Since Scott Pelley was named a correspondent for 60 MINUTES II in June 1999, he has reported on children who lost their parents in the terrorist attack against the World Trade Center; the painstaking clean-up process after Sept. 11; five siblings who are all attending Juilliard; the 55-year-old mystery of Lake Toplitz, an Austrian lake suspected of housing evidence of Nazi crimes and the brutal murder of Albanians in Kosovo and at forced child-labor camps in India (which prompted the U.S. Customs Service to ban the import of the products being made). He also conducted the first interview with President George W. Bush after the controversial 2000 election.
Pelley was CBS News' chief White House correspondent (1997-99), where he covered the investigation of President Clinton, breaking many original stories in the process. He also reported a wide array of domestic and foreign stories from the White House and covered Clinton Administration trips to South America, Africa, China and Europe.

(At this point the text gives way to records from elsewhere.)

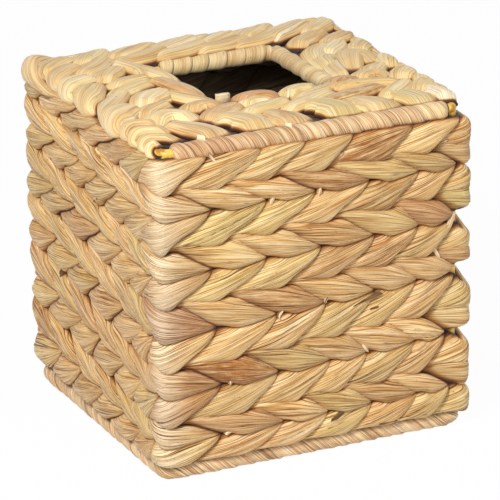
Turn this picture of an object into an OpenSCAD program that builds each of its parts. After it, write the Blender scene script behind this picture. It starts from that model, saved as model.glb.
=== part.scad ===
// Tissue box cover: a cube of twined water hyacinth leaf over a welded wire frame.
// It is open underneath, and the tissues are drawn through the opening in its top.
// Origin: middle of the footprint, on the surface that the cover stands on. Front: -Y.

/* [Cover] */
// Width across the front, over the crests of the weave
cover_w = 140; // [125:1:180]
// Depth from front to back, over the crests of the weave
cover_d = 133; // [120:1:180]
// Height from the rim to the crests on top
cover_h = 140; // [110:1:180]

/* [Opening] */
// Clear width of the opening in the top
opening_w = 49; // [35:1:55]
// Clear depth of the opening in the top
opening_d = 53; // [35:1:55]
// How far the opening lies to the right of the middle
opening_right = 4.5; // [-5:0.5:8]
// How far the opening lies behind the middle
opening_back = 9; // [-5:0.5:10]

/* [Wire frame] */
// Thickness of the wire in the rings and posts
wire_d = 4; // [3:0.25:4.5]
// Radius left inside the bends of the rings when the leaf is wound on
bend_inside = 0.4; // [0.3:0.1:0.6]
// Thickness of the cross wires in the top
cross_wire_d = 3; // [2:0.25:3.5]

/* [Stakes] */
// Number of stakes on each side, between the corner posts
stakes = 5; // [3:1:6]
// Width of a stake
stake_w = 5; // [3:0.5:6]
// Thickness of a stake
stake_t = 1.6; // [1:0.1:2]
// Slack round each stake and wire inside the weave
slack = 0.2; // [0.1:0.05:0.3]
// Leaf between the left edge of the opening and the stake that it turns round
edge_cover = 1.2; // [0.8:0.1:2]

/* [Weave] */
// Rows of leaf on the sides, alternately rising and falling
side_rows = 11; // [7:2:15]
// Part of each pair of rows that the rising one takes
rising_part = 0.6; // [0.45:0.01:0.65]
// Height of the two lowest and the two topmost rows, as a part of the others
end_rows = 0.82; // [0.7:0.01:1]
// How much lower the rows lie at the left-hand front corner than at the other three, half way up
row_climb = 6; // [0:0.5:8]
// Height of the gaps in the weave at the right-hand front corner, where the post shows
corner_gap = 4.5; // [2:0.1:6]
// Height of the crests outside the middle of the stakes
crest = 6.4; // [5.5:0.1:7.5]
// Depth of the creases below the crests
crease_depth = 3.4; // [2:0.1:3.6]
// Height of the crests inside the middle of the stakes
inner_crest = 4.8; // [4.4:0.1:6]
// Height of the crests on top above the middle of the ring wire
top_crest = 5.6; // [5.2:0.1:6.5]
// Depth of the creases on top below the crests
top_crease_depth = 2.6; // [1.5:0.1:2.8]
// How far a leaf leans along its row, as a part of the stake spacing
lean = 0.75; // [0.3:0.05:0.8]
// Rows of leaf in the top, in front of the opening
front_rows = 3; // [2:1:4]
// Depth of the row along the front of the opening, as a part of the rows before it
opening_row = 0.5; // [0.5:0.05:1]
// Rows of leaf in the top, beside the opening
middle_rows = 4; // [3:1:5]
// Rows of leaf in the top, behind the opening
back_rows = 2; // [1:1:3]

/* [Wound wire] */
// Thickness of a ring wire with its winding of leaf
wound_d = 7.5; // [6.5:0.1:8.2]
// Thickness of an opening wire with its winding of leaf
opening_wound_d = 7.2; // [5.5:0.1:7.5]
// Length of wire that one turn of leaf covers
turn_pitch = 12; // [9:0.5:16]
// How far the leading edge of a turn lies under the turn before it
turn_step = 0.5; // [0.3:0.05:0.8]
// How much of the rim winding is worn flat underneath
flat_depth = 0.35; // [0.2:0.05:0.5]

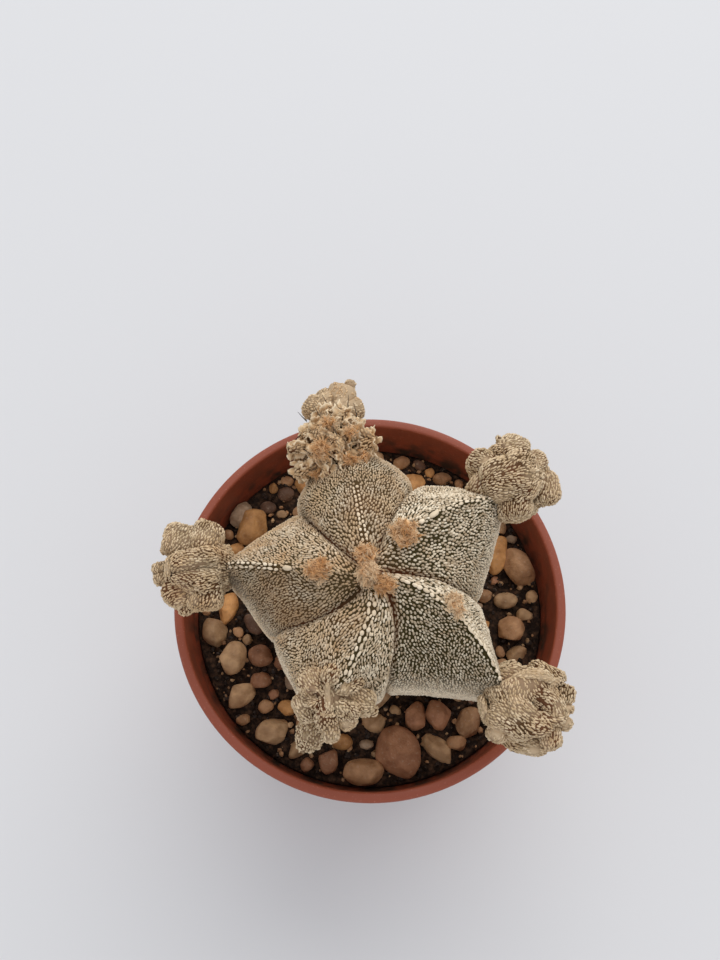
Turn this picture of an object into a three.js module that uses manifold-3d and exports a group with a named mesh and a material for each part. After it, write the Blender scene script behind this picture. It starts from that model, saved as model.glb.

Pelley had previously been a correspondent based in Dallas (1990-97), having joined CBS News a year earlier as a reporter in New York. During that period, he covered many of the biggest domestic stories, including the Oklahoma City bombing and the trial of Timothy McVeigh, the bombing of the World Trade Center, the Los Angeles Northridge earthquake, the Branch Davidian raid near Waco, Texas, Hurricanes Andrew and Hugo and NASA's shuttle missions. He also served as a political correspondent assigned to the 1992 presidential campaigns of Bill Clinton and Ross Perot.

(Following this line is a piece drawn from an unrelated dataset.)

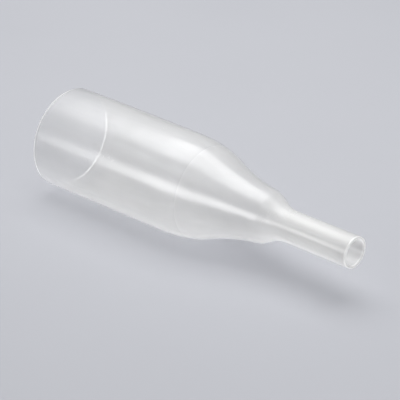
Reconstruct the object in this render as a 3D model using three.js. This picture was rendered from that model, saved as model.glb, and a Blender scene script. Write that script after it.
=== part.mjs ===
// Male external catheter (urinary sheath), unrolled and lying on its side.
// Millimetres, +Z up. The long axis runs along +X from the open mouth to the end of the outlet
// tube. z = 0 is the surface that the sleeve lies on, and the origin is midway between the ends.
// Inside this file every x is counted from the rim of the mouth.
import * as THREE from "three";
import { mergeVertices } from "three/addons/utils/BufferGeometryUtils.js";

// ---- driving dimensions, mm ----
const mouthBore = 32.0; // inside width of the sleeve at its rim, the size it is sold by
const sleeveWall = 0.4;
const sleeveLength = 59.4; // rim to the bonded edge of the bulb
const sleeveTurnIn = 13.4; // length at the end of the sleeve over which it rounds inwards
const sleeveTaper = 0.24; // loss of radius from rim to the start of the turn-in
const sleeveEndDrop = 1.23; // further loss of radius over the turn-in
const sleeveEndSlope = -0.24; // slope of the skin where the sleeve meets the bulb
const restSag = 0.5; // how far the soft sleeve flattens under its own weight

const liningWall = 0.2; // self-adhesive lining
const liningStart = 7.0; // bare margin inside the rim
const liningBond = 0.05; // clearance between lining and sleeve
const liningEndMargin = 1.0; // lining stops this far short of the bulb

const bulbWall = 0.5;
const bulbLength = 25.4; // bonded edge to the second shoulder
const bulbHip = 5.0; // bonded edge to the steepest point of the first shoulder
const bulbHipDrop = 1.55; // loss of radius there
const bulbHipSlope = -0.42;
const bulbWaistRadius = 8.68; // just before the second shoulder
const bulbWaistRun = 3.2; // how far before the bulb's end that waist is
const bulbWaistSlope = -0.13;
const bulbEndRadius = 7.72; // at the second shoulder
const bulbEndSlope = -0.53;

const neckLength = 9.2; // second shoulder to the straight tube
const neckThroatRun = 3.4; // to the middle of the neck's hollow curve
const neckThroatRadius = 5.78;
const neckThroatSlope = -0.42;

const tubeDiameter = 9.74;
const tubeBore = 8.2;
const tubeLength = 22.1;
const tubeEdge = 0.12; // broken outer edge of the cut end

// ---- how finely the curves are drawn ----
const sides = 48; // round the axis
const sleeveSteps = 4; // along the straight part
const turnSteps = 7; // along each curved stretch

// ---- places that follow from the sizes ----
const mouthRadius = mouthBore / 2 + sleeveWall;
const turnRadius = mouthRadius - sleeveTaper;
const sleeveEndRadius = turnRadius - sleeveEndDrop;
const bulbEnd = sleeveLength + bulbLength;
const neckEnd = bulbEnd + neckLength;
const tubeEnd = neckEnd + tubeLength;
const tubeRadius = tubeDiameter / 2;
const tubeWall = (tubeDiameter - tubeBore) / 2;
const axisHeight = mouthRadius - restSag;

// A smooth stretch of the outer skin between two stations, each {x, radius, slope}.
function stretch(from, to, steps) {
  const run = to.x - from.x;
  const points = [];
  for (let i = 0; i <= steps; i += 1) {
    const t = i / steps;
    const fromWeight = 2 * t ** 3 - 3 * t ** 2 + 1;
    const fromSlopeWeight = t ** 3 - 2 * t ** 2 + t;
    const toSlopeWeight = t ** 3 - t ** 2;
    points.push({
      x: from.x + run * t,
      radius:
        fromWeight * from.radius +
        (1 - fromWeight) * to.radius +
        run * (fromSlopeWeight * from.slope + toSlopeWeight * to.slope),
    });
  }
  return points;
}

// Several stretches end to end, with the shared stations kept once.
function outline(stations, steps) {
  const points = [];
  for (let i = 1; i < stations.length; i += 1) {
    points.push(...stretch(stations[i - 1], stations[i], steps[i - 1]).slice(i > 1 ? 1 : 0));
  }
  return points;
}

// The same curve moved inwards by a wall that may change along it.
function inset(points, wallAt) {
  return points.map(({ x, radius }) => ({ x, radius: radius - wallAt(x) }));
}

// A closed ring section turned about the long axis. The outer and inner skins are both laid flat
// where they would reach below their own floor, which gives the sleeve its resting strip.
function turned(outer, inner, outerFloor, innerFloor) {
  const section = [...outer, ...[...inner].reverse()];
  const loop = [...section, section[0]].map(({ x, radius }) => new THREE.Vector2(radius, x));
  const lathe = new THREE.LatheGeometry(loop, sides);
  const rows = loop.length;
  const place = lathe.getAttribute("position");
  for (let i = 0; i < place.count; i += 1) {
    const along = place.getY(i);
    const across = -place.getX(i);
    const up = place.getZ(i) + axisHeight;
    const isOuter = i % rows < outer.length || i % rows === rows - 1;
    place.setXYZ(i, along, across, Math.max(up, isOuter ? outerFloor : innerFloor));
  }
  lathe.deleteAttribute("normal");
  lathe.deleteAttribute("uv");
  const solid = mergeVertices(lathe, 1e-4);
  solid.computeVertexNormals();
  return solid;
}

function piece(name, geometry, colour, roughness) {
  const material = new THREE.MeshStandardMaterial({ color: colour, roughness, metalness: 0 });
  const mesh = new THREE.Mesh(geometry, material);
  mesh.name = name;
  return mesh;
}

// Stations that two pieces share.
const rim = { x: 0, radius: mouthRadius, slope: 0 };
const turn = { x: sleeveLength - sleeveTurnIn, radius: turnRadius, slope: -sleeveTaper / sleeveLength };
const sleeveEnd = { x: sleeveLength, radius: sleeveEndRadius, slope: sleeveEndSlope };
const secondShoulder = { x: bulbEnd, radius: bulbEndRadius, slope: bulbEndSlope };
const tubeStart = { x: neckEnd, radius: tubeRadius, slope: 0 };

function sleeveSkin() {
  return outline([rim, turn, sleeveEnd], [sleeveSteps, turnSteps]);
}

function sheathSleeve() {
  const outer = sleeveSkin();
  return turned(outer, inset(outer, () => sleeveWall), 0, sleeveWall);
}

function adhesiveLining() {
  const end = sleeveLength - liningEndMargin;
  const inside = sleeveSkin().filter(({ x }) => x > liningStart && x < end);
  const skin = [skinAt(liningStart), ...inside, skinAt(end)];
  const bond = sleeveWall + liningBond;
  const outer = inset(skin, () => bond);
  return turned(outer, inset(outer, () => liningWall), bond, bond + liningWall);
}

// The sleeve's outer skin at one place between two of its drawn points.
function skinAt(x) {
  const skin = sleeveSkin();
  const next = skin.findIndex((point) => point.x >= x);
  const [a, b] = [skin[next - 1], skin[next]];
  return { x, radius: a.radius + ((b.radius - a.radius) * (x - a.x)) / (b.x - a.x) };
}

// Wall of the bulb and neck: the bulb's own wall as far as the second shoulder, then thicker
// towards the tube.
function neckWallAt(x) {
  return bulbWall + ((tubeWall - bulbWall) * (x - bulbEnd)) / neckLength;
}

function kinkResistantBulb() {
  const hip = {
    x: sleeveLength + bulbHip,
    radius: sleeveEndRadius - bulbHipDrop,
    slope: bulbHipSlope,
  };
  const waist = { x: bulbEnd - bulbWaistRun, radius: bulbWaistRadius, slope: bulbWaistSlope };
  const outer = outline([sleeveEnd, hip, waist, secondShoulder], [3, turnSteps, 4]);
  return turned(outer, inset(outer, () => bulbWall), 0, bulbWall);
}

function flexNeck() {
  const throat = { x: bulbEnd + neckThroatRun, radius: neckThroatRadius, slope: neckThroatSlope };
  const outer = outline([secondShoulder, throat, tubeStart], [3, turnSteps]);
  return turned(outer, inset(outer, neckWallAt), 0, bulbWall);
}

function outletTube() {
  const outer = [
    tubeStart,
    { x: tubeEnd - tubeEdge, radius: tubeRadius },
    { x: tubeEnd, radius: tubeRadius - tubeEdge },
  ];
  const bore = tubeBore / 2;
  return turned(outer, [{ x: neckEnd, radius: bore }, { x: tubeEnd, radius: bore }], 0, 0);
}

const catheter = new THREE.Group();
catheter.position.x = -tubeEnd / 2;
catheter.add(
  piece("sheath_sleeve", sheathSleeve(), 0xdcdde0, 0.42),
  piece("adhesive_lining", adhesiveLining(), 0xe4e2dc, 0.6),
  piece("kink_resistant_bulb", kinkResistantBulb(), 0xd3d4d6, 0.38),
  piece("flex_neck", flexNeck(), 0xd3d4d4, 0.38),
  piece("outlet_tube", outletTube(), 0xd8d9d4, 0.35),
);

export default catheter;
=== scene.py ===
import math

import bpy
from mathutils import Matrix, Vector


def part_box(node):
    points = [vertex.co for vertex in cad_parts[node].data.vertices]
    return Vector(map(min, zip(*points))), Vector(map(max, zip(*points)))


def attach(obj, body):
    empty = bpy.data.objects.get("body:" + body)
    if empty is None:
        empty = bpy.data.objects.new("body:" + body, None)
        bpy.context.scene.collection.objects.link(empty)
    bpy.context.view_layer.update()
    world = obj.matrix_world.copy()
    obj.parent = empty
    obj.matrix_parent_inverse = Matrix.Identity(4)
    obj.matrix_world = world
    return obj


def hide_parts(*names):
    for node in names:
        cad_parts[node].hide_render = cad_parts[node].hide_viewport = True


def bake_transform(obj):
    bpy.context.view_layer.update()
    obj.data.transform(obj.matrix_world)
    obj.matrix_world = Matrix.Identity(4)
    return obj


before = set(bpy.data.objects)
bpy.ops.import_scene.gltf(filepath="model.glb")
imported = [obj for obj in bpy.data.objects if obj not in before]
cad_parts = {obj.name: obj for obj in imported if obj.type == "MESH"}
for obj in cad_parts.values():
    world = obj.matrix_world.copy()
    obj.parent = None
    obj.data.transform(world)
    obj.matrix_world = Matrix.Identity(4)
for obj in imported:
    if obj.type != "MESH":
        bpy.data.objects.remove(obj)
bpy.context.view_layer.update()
print("frame loaded:", sorted(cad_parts))

mm = 0.001
sheathBody = "sheath"
smoothAngle = math.radians(35)  # edges sharper than this stay sharp
cutRimReach = 0.3 * mm  # points this near a cut end belong to its rim
wallReach = 1.0 * mm  # faces this near a bonded end may be its end face
endFacing = 0.7  # a face whose normal leans this far along X is an end face


def ringsOf(node):  # outer radius of a CAD piece at each place where it has a ring of points
    widest = {}
    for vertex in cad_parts[node].data.vertices:
        place = round(vertex.co.x, 6)
        widest[place] = max(widest.get(place, 0.0), abs(vertex.co.y))
    return sorted(widest.items())


def smoothOutline(rings):  # radius at any x, by cubic curves through the rings
    xs = [x for x, radius in rings]
    radii = [radius for x, radius in rings]
    slopes = []
    for i in range(len(rings)):
        before, after = max(i - 1, 0), min(i + 1, len(rings) - 1)
        slopes.append((radii[after] - radii[before]) / (xs[after] - xs[before]))

    def radiusAt(x):
        x = min(max(x, xs[0]), xs[-1])
        i = max(k for k in range(len(xs) - 1) if xs[k] <= x or k == 0)
        run = xs[i + 1] - xs[i]
        t = (x - xs[i]) / run
        h = 2 * t ** 3 - 3 * t ** 2 + 1
        return (h * radii[i] + (1 - h) * radii[i + 1]
                + run * ((t ** 3 - 2 * t ** 2 + t) * slopes[i] + (t ** 3 - t ** 2) * slopes[i + 1]))

    return radiusAt


def joinRings(*nodes):
    rings = {}
    for node in nodes:
        for x, radius in ringsOf(node):
            rings[x] = max(rings.get(x, 0.0), radius)
    return sorted(rings.items())


sleeveLow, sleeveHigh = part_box("sheath_sleeve")
liningLow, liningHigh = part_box("adhesive_lining")
bulbLow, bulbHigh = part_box("kink_resistant_bulb")
neckLow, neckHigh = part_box("flex_neck")
tubeLow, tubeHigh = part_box("outlet_tube")
axisHeight = (tubeLow.z + tubeHigh.z) / 2
mouthX, ringX, shoulderX = sleeveLow.x, bulbLow.x, neckLow.x
tubeX, endX = tubeLow.x, tubeHigh.x
skinRadius = smoothOutline(joinRings("sheath_sleeve", "kink_resistant_bulb", "flex_neck"))
liningRadius = smoothOutline(ringsOf("adhesive_lining"))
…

In addition to his domestic assignments, Pelley has reported from many hot spots around the globe. In 1990, he was assigned for a year to Dhahran, Saudi Arabia, during the Persian Gulf crisis. He covered Baghdad and later broadcast live reports during Iraqi missile attacks on Saudi Arabia. He joined the troops of the 18th Airborne Corps for combat coverage of the invasion of Iraq and the liberation of Kuwait.
Pelley received a 2002 American Women in Radio and Television Gracie Allen Award for his report on the children who lost parents in the World Trade Center tragedy and a 2001 Emmy Award for his report on deaf children in Nicaragua who created their own sign language. He was also honored with a 1999 Investigative Reporting and Editing Award for his report on the use of child labor in India, a 1996 Emmy Award for his work on the TWA Flight 800 disaster and a 1994 Emmy for his reporting on the Branch Davidian siege. Pelley was honored with the Society of Professional Journalists Excellence in Journalism Award for his reports on a midair jumbo-jet collision near Delhi, India.
Before joining CBS News, Pelley was a producer/reporter for WFAA-TV Dallas (1982-89), KXAS-TV Dallas (1978-81) and KSEL-TV Lubbock, Texas (1975-78). He began his journalism career at the age of 15 as a copyboy at the Lubbock Avalanche-Journal newspaper.
Pelley was born July 28, 1957 in San Antonio, Texas, and attended journalism school at Texas Tech University. He and his wife, Jane Boone Pelley, have a son and a daughter.